Today, Printers Alley draws visitors looking to get off Lower Broadway. They duck into a slit of a road, running from Church to Union Street, staring up at the neon-lit signs between 3rd and 4th Avenue. They enter a nightlife district, passing brick walls and doors for Skull’s Rainbow Room, Bourbon Street Blues & Boogie Bar, Alley Taps, and The Black Rabbit (located in Bankers Alley, but often lumped into Printers Alley).
General Info
Address: 220 Printers Alley, Nashville, TN 37201
Step Into Honky Tonk Highway

I sit on the rooftop of Acme Feed & Seed. For fifty-plus years, this building, on the corner of Broadway, was a farm supply store. The smells of hay, compost, and puppy chow [source] have long been replaced by the scents of fried chicken and smoked beef. Local artists perform weekly in the first-floor dining room, part of Acme Feed & Seed’s all-ages spin on downtown shenanigans.

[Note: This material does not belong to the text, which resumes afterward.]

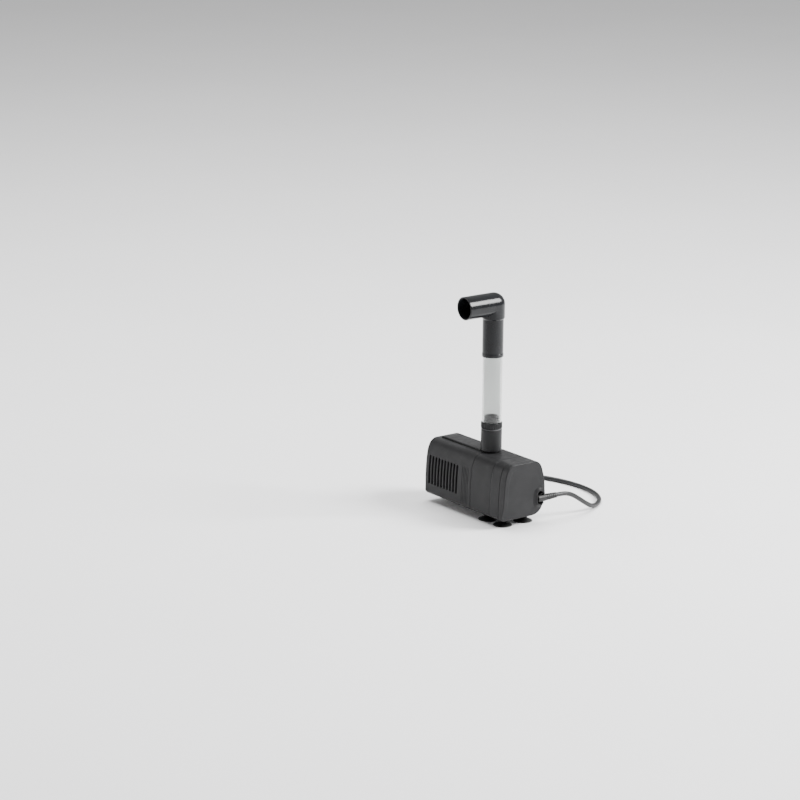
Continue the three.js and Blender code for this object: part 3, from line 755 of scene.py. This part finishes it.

Honky Tonk Highway is Nashville’s party stretch. Tourists, donned in newly-purchased cowboy hats, crawl into honky tonks, dance, and drink (until the early hours of the morning). Dimlit, cover-charge-free, country-themed bars, managed by hospitality groups, name-drop celebrity partners. Bachelorette groups sip shots of beer, belly laugh, and whoop (I admire their energy, and sometimes think: I’ll have what they’re having).
But Acme Feed & Seed’s relaxed, open-air rooftop is where my inner bookworm feels the most comfy meeting up with friends hankering for a night out on Broadway. I look at the views (Nissan Stadium, Cumberland River, The Batman Building), open a can of Better Than Booze (the paloma mocktail flavor), and share my honky tonk picks (Robert’s Western World, Layla’s) before sunset.
General Info
Address: 101 Broadway, Nashville, TN 37201

Did you find this Nashville nightlife guide helpful? What are your favorite things to do in Nashville at night? Let me know in the comments below!
I have yet to stop anywhere in Tennessee but it’s one of my favorite states to drive through (which sounds ridiculous!). In the Summer it’s lush and green and in the Fall the colors are stunning 🙂 Maybe soon one of our road trips will allow for a pit stop!
I know just what you mean! I love driving through Tennessee as well! Everytime, I need to get from Texas to the East Coast (or vice versa), I look forward to passing through the state. The scenery is gorgeous year-round! xx – Anshula
I’ve tried Prince before. I didn’t know there was an XXX hot on the menu.